* start Dataset section *
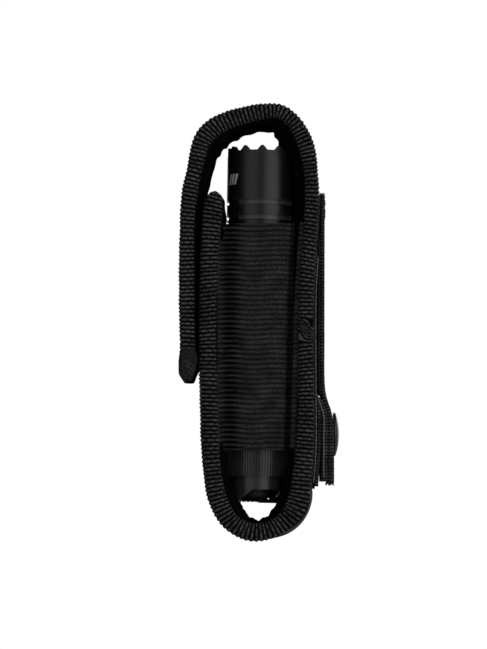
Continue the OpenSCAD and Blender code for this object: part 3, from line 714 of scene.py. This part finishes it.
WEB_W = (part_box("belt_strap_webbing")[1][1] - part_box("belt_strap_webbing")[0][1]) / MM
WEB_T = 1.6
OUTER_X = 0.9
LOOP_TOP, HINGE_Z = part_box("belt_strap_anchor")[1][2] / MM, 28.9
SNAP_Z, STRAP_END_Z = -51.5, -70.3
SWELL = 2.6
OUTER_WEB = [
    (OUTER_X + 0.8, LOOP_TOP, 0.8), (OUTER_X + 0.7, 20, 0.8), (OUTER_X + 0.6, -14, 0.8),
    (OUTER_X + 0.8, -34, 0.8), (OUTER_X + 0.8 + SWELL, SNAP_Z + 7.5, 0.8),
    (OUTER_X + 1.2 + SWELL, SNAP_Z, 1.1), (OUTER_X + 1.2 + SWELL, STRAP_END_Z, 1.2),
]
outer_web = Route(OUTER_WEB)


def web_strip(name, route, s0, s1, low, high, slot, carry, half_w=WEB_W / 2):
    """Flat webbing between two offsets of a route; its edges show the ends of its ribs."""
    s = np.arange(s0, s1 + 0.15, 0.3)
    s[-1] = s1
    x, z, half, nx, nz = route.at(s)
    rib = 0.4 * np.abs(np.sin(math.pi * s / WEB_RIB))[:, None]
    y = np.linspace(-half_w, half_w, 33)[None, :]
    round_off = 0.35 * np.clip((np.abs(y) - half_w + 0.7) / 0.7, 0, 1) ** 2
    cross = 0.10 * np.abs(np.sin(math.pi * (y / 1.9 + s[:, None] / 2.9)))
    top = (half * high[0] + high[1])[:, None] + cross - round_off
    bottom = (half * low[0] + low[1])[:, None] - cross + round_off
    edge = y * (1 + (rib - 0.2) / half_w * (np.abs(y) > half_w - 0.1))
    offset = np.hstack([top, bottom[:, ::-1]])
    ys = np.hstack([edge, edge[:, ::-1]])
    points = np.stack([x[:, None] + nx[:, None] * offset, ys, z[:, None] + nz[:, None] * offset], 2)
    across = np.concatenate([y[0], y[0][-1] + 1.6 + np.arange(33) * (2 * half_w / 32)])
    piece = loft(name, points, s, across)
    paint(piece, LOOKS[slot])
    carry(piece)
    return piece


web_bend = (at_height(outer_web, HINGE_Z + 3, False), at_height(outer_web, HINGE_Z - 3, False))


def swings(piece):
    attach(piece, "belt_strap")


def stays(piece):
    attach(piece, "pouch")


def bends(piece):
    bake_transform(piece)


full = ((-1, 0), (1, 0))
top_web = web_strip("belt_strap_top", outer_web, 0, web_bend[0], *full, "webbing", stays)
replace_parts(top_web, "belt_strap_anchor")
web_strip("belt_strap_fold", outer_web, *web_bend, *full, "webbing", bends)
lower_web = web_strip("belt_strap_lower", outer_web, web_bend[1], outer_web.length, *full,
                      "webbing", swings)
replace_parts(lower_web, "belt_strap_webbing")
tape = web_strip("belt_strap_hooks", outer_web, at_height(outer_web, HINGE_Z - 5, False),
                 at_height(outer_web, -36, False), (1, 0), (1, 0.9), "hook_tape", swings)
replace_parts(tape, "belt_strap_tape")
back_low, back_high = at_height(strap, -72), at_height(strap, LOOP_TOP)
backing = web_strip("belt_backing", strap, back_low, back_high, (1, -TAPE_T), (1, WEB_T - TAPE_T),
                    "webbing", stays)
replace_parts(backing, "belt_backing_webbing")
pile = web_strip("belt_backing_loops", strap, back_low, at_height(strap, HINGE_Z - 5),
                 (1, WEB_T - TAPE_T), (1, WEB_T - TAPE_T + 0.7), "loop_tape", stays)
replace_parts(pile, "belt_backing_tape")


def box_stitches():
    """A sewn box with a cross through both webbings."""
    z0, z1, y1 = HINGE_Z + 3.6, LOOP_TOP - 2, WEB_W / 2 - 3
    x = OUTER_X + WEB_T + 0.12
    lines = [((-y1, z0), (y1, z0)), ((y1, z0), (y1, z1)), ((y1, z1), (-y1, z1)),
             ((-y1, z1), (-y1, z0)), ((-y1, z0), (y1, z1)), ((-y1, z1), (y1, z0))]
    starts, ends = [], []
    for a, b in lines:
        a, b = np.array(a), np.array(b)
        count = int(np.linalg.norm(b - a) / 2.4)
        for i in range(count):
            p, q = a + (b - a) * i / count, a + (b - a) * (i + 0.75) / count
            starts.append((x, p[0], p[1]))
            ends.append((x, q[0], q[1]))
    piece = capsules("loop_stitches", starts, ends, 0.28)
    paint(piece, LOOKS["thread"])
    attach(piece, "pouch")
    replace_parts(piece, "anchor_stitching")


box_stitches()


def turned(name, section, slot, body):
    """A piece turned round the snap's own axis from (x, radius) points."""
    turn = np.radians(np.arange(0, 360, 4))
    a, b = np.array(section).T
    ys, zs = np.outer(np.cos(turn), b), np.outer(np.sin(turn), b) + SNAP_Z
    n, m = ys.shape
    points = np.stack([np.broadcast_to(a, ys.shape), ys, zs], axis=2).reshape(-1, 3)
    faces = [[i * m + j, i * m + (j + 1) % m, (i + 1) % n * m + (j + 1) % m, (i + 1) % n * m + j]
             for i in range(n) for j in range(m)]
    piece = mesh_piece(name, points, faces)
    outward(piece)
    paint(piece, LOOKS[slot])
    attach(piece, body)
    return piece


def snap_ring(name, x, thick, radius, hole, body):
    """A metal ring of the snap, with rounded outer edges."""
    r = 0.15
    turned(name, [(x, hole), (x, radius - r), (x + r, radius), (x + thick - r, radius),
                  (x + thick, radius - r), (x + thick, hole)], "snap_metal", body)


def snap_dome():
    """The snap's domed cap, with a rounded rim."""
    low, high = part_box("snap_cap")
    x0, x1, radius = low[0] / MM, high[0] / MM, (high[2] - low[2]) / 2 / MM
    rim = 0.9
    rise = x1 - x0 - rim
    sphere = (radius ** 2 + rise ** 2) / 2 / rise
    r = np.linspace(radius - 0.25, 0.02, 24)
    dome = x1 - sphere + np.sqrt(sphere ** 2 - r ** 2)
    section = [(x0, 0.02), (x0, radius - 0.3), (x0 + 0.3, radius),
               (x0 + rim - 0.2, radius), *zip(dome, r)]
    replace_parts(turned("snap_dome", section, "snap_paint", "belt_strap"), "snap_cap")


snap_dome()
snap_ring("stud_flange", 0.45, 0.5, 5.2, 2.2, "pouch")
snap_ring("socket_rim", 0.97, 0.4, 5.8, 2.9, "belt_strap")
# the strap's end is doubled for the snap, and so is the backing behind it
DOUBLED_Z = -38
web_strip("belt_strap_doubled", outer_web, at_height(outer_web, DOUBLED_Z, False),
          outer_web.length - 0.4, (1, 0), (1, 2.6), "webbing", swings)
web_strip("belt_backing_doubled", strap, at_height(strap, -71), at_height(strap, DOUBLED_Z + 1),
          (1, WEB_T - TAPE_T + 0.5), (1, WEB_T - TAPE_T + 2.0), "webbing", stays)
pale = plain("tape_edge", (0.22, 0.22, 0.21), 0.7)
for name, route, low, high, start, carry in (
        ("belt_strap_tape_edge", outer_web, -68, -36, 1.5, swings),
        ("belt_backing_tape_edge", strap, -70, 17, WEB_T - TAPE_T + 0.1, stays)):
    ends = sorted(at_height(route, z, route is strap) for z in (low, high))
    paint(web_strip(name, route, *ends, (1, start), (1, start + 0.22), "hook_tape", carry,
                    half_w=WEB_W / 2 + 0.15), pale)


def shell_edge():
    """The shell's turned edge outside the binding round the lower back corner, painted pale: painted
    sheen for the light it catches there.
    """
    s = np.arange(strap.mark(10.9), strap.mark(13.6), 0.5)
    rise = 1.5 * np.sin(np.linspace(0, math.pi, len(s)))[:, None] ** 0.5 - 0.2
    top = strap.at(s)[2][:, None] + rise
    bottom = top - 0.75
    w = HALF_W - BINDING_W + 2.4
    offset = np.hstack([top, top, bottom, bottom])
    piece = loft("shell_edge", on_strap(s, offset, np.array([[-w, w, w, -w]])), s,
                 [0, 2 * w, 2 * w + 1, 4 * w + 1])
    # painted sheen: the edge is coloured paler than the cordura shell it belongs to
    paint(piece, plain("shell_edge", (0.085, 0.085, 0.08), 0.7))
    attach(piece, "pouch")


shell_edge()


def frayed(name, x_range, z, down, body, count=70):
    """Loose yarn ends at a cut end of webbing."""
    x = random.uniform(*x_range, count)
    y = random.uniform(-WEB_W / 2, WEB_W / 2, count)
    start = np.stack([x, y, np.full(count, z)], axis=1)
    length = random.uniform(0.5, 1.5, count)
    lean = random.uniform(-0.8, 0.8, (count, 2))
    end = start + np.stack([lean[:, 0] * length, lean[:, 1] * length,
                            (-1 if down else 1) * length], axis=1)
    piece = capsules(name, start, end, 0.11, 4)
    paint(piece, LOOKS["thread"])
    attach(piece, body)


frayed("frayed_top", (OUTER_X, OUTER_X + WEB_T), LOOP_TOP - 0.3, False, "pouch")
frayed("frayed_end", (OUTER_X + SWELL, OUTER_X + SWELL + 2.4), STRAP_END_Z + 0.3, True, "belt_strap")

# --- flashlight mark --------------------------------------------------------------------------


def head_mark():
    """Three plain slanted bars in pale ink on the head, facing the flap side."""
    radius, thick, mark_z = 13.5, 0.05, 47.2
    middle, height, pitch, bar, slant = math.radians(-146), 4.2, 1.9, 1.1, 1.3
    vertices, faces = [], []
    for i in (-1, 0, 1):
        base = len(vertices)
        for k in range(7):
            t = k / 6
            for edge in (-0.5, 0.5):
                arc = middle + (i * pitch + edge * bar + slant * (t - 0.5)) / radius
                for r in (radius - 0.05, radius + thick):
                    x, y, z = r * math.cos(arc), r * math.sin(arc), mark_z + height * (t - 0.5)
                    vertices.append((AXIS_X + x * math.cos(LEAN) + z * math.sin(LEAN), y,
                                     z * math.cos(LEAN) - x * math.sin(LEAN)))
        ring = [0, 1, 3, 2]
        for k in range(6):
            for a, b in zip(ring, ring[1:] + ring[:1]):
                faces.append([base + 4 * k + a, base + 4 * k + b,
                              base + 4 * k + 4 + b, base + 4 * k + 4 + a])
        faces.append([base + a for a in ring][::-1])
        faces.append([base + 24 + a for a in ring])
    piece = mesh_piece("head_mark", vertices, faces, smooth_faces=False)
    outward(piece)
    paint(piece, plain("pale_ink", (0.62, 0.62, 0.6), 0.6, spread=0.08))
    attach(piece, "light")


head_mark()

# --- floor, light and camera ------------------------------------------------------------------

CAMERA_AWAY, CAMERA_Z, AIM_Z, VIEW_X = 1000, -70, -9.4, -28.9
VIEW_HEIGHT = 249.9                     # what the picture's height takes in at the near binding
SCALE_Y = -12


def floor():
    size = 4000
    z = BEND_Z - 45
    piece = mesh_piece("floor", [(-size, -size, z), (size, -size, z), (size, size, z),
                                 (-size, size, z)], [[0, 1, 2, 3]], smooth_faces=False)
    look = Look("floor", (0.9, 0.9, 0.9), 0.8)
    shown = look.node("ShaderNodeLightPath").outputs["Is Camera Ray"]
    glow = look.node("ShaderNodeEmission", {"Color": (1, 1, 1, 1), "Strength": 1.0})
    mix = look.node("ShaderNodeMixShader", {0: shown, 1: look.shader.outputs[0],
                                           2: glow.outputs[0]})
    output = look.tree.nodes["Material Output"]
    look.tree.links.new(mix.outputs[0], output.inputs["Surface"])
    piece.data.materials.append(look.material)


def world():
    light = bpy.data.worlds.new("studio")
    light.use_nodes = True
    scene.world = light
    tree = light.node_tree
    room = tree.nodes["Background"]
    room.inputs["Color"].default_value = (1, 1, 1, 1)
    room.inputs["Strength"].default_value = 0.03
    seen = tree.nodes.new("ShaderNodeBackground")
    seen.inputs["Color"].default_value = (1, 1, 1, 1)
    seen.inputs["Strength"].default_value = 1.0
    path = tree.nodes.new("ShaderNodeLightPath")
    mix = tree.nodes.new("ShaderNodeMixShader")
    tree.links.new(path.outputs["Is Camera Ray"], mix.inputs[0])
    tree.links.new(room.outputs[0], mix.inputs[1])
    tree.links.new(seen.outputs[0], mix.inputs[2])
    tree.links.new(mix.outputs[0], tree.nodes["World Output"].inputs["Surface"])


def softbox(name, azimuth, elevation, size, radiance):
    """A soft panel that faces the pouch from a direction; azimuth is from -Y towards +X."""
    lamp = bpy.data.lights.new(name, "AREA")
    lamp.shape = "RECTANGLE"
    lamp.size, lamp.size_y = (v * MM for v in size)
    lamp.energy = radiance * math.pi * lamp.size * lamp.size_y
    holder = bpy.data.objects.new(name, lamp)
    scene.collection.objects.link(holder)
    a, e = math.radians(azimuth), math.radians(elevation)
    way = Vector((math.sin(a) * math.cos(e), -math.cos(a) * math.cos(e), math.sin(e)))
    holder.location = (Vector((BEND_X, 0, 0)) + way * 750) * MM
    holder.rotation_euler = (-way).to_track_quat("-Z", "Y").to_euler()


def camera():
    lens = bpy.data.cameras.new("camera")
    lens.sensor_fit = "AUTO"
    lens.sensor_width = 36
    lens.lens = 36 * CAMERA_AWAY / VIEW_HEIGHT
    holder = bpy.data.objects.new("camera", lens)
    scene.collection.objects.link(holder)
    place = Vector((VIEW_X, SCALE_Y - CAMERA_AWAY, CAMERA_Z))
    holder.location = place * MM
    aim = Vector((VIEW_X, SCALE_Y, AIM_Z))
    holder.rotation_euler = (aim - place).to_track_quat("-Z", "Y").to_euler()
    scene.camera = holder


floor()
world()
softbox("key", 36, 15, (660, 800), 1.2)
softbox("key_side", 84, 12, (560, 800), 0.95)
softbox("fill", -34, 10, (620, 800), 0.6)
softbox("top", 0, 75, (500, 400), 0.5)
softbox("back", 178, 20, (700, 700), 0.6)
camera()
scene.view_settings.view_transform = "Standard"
* end Dataset section *
Repeat, word for word, the lines from the opening of the material through the line containing "outer_web = Route(OUTER_WEB)".

The completed task
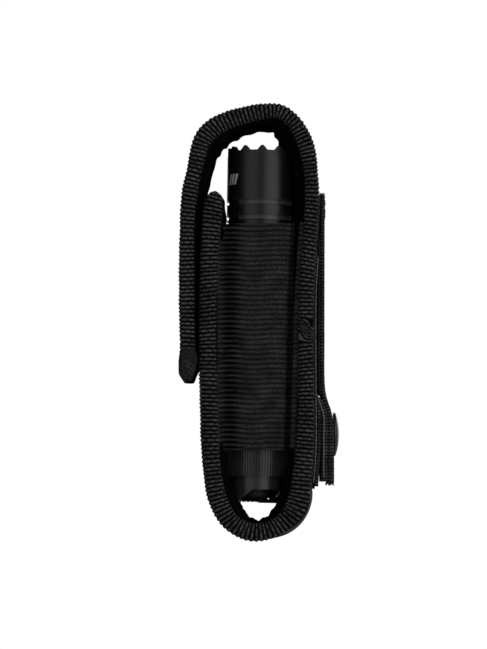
Continue the OpenSCAD and Blender code for this object: part 3, from line 714 of scene.py. This part finishes it.
WEB_W = (part_box("belt_strap_webbing")[1][1] - part_box("belt_strap_webbing")[0][1]) / MM
WEB_T = 1.6
OUTER_X = 0.9
LOOP_TOP, HINGE_Z = part_box("belt_strap_anchor")[1][2] / MM, 28.9
SNAP_Z, STRAP_END_Z = -51.5, -70.3
SWELL = 2.6
OUTER_WEB = [
    (OUTER_X + 0.8, LOOP_TOP, 0.8), (OUTER_X + 0.7, 20, 0.8), (OUTER_X + 0.6, -14, 0.8),
    (OUTER_X + 0.8, -34, 0.8), (OUTER_X + 0.8 + SWELL, SNAP_Z + 7.5, 0.8),
    (OUTER_X + 1.2 + SWELL, SNAP_Z, 1.1), (OUTER_X + 1.2 + SWELL, STRAP_END_Z, 1.2),
]
outer_web = Route(OUTER_WEB)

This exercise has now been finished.